“In a short time, this will be a long time ago.” – Werner, on the wild West.
Slow West, John Maclean’s first feature film, won the Sundance Film Festival’s Jury Prize for drama earlier this year. That recognition propelled it into a thin but broad theatrical release this month alongside a pay-per-view release. I caught it on the small screen, and it purported itself well, though I wish I’d seen its landscapes and colors writ large. It’s a very good film, especially for a first effort, if a little ill-formed
Maclean: an art school graduate, a founding member of the critical favorite The Beta Band in the 1990’s, and a filmmaker for at least six years now, brings plenty of ideas but invokes a few more themes than he can pull together, resulting in an interesting episodic film that won’t cohere to everyone’s tastes. New Zealand stands in for the 1870 American West. It suggests the American mountains, plains, and forests, and like the sere backdrop of a spaghetti western it doesn’t reach for verisimilitude, instead evoking a mythic, and maybe slightly second-hand, version of our West, as if described in a fable.

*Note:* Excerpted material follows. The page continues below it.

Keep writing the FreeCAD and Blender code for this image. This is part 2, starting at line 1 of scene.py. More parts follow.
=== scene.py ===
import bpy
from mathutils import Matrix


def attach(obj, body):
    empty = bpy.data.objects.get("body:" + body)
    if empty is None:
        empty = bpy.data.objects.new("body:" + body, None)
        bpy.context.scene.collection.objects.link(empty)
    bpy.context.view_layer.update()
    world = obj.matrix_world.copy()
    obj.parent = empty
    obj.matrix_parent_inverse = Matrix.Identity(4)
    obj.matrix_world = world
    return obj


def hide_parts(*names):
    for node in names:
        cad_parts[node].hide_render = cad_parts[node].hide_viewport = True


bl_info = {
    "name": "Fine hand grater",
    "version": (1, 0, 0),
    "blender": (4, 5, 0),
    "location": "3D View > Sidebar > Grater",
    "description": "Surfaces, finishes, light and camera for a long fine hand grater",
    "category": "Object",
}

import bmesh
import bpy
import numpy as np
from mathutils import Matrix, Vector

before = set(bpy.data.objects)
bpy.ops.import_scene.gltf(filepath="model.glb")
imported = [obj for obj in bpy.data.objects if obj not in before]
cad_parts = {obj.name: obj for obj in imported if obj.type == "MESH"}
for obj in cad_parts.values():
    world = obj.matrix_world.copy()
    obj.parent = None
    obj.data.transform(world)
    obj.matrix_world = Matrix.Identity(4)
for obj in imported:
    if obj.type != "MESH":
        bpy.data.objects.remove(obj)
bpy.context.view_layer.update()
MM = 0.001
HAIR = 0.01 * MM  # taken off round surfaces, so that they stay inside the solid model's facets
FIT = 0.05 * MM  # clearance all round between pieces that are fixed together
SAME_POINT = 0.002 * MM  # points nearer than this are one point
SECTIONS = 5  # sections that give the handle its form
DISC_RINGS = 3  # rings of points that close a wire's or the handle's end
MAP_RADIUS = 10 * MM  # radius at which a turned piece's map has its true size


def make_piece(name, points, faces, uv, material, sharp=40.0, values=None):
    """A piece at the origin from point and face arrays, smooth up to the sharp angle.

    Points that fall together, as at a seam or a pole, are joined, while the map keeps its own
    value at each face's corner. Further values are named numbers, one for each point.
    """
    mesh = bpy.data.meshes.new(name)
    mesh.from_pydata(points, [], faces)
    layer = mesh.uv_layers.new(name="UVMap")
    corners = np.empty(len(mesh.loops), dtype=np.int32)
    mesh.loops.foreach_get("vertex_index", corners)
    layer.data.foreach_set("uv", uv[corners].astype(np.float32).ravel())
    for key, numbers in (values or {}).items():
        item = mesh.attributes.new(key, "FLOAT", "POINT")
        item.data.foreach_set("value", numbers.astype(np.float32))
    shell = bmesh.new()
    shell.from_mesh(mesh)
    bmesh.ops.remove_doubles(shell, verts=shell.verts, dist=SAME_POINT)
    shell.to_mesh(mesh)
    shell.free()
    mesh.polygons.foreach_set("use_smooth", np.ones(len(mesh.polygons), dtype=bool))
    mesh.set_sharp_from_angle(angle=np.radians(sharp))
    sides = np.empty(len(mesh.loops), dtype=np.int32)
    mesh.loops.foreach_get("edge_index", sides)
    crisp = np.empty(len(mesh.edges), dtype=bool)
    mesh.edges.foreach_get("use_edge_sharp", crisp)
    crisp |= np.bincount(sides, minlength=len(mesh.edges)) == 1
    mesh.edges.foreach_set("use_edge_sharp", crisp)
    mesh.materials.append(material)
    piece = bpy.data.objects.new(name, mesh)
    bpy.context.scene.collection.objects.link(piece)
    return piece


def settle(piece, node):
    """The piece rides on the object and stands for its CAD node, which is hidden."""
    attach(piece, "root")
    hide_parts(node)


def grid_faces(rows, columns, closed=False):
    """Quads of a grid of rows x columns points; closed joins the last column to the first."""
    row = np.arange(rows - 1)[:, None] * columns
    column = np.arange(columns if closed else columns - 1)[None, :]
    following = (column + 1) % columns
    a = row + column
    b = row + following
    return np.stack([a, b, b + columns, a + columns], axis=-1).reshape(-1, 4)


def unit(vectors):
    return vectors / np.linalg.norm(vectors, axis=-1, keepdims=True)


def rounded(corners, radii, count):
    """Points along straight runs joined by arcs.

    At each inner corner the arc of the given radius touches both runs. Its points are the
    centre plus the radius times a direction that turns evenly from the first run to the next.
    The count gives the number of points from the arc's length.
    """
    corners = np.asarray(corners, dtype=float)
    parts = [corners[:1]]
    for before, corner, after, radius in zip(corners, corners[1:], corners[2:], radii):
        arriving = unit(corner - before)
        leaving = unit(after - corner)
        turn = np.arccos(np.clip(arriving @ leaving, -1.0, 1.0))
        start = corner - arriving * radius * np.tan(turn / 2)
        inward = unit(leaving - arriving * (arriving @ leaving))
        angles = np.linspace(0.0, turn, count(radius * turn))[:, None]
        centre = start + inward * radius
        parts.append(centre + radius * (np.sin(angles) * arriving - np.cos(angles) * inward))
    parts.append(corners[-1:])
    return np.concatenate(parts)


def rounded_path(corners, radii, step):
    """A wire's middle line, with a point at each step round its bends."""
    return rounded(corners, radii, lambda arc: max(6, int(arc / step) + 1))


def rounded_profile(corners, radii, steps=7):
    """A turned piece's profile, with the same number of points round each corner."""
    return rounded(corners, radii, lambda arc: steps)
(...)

Maclean, who also wrote, draws four main characters in Slow West. Jay Cavendish (Kodi Smit-McPhee) is a 16-year old highborn Scot, come to America to find his love Rose. Silas (Michael Fassbender) is an outlaw who agrees to guide Jay to Rose, for a price. It’s a buddy film, of sorts, and these two comprise our point-of-view. Jay is our surrogate, experiencing the film’s world for the first time, and Silas, an Irish immigrant long-since inured to the harsh New World, is a jaded, cold (even murderous) older version of Jay. A lesser film and a lesser writer may have rendered Rose (Caren Pistorius) a MacGuffin – included only as an impetus for Jay and Silas’s journey, but Maclean is savvier than that. Rose is subject to the whims of a male-dominated world but exercises real agency, both in the confines of the Scottish class system (shown in flashback) and on the frontier. Finally, Payne (Ben Mendelsohn) is an outlaw to whose gang Silas once belonged. Resplendent in sullied mountain man furs, he’s the most at home in the films’ world.
And what is that world? Maclean’s West, like his New Zealand locale, slightly subverts our expectations. Lawlessness is rampant – the only authorities we see are shabbily clad and charged only with killing Native Americans. It’s a diverse West, too, a true melting pot. There are, of course, Scot and Irish and a German and some Swedes, but also a troupe of Congolese and a Chinese member of Payne’s gang. We see desperation and we see arbitrary violence but the lawlessness is more Lockean than Hobbesian; Payne’s gang, as scary as they are, have a deep camaraderie – they have an easy, ribald rapport around the fire, and we hear their stories and their music. The gang is multi-ethnic and multi-gendered and takes on orphans in need. They’re not evil or even amoral, just a manifestation of the place and time, and they seem as natural as the trees and rocks.
Amidst the forging of this New World, the prior inhabitants are losing theirs. Jay passes through burned Indian camps and sees them on the run from the Cavalry. In one of the film’s best sequences, Jay encounters a German, Werner, who is cataloging the culture of the aboriginals before their actual extinction or their cultural extinction at the hands of Christianity. He muses on them, “A race extinct, their culture banished, their places renamed, only then will they be viewed with nostalgia, mythologized and romanticized in the safe guise of art…This is a new world for us, also for them.” This scene with Werner contains most of the film’s self-reflection, and while it’s on-the-nose, it works. Werner vanishes overnight and we’re left wondering if he existed or was only Jay’s fever dream.
Slow West is almost a great film but instead it’s a very good one. Maclean could have used more focus and followed through on his stories, but he goes broad instead of deep. Silas’s redemption is a major thrust of the film, but we never see Silas being very bad in the first place. We see Payne much the same way, and this is a particular shame; Mendelsohn, a terrifying force in Animal Kingdom (2010) and Starred Up (2013), is good here but isn’t given much to do. But these are slight complaints, and I wouldn’t dissuade anyone from seeing it. Maclean is now a director I’ll follow with much anticipation.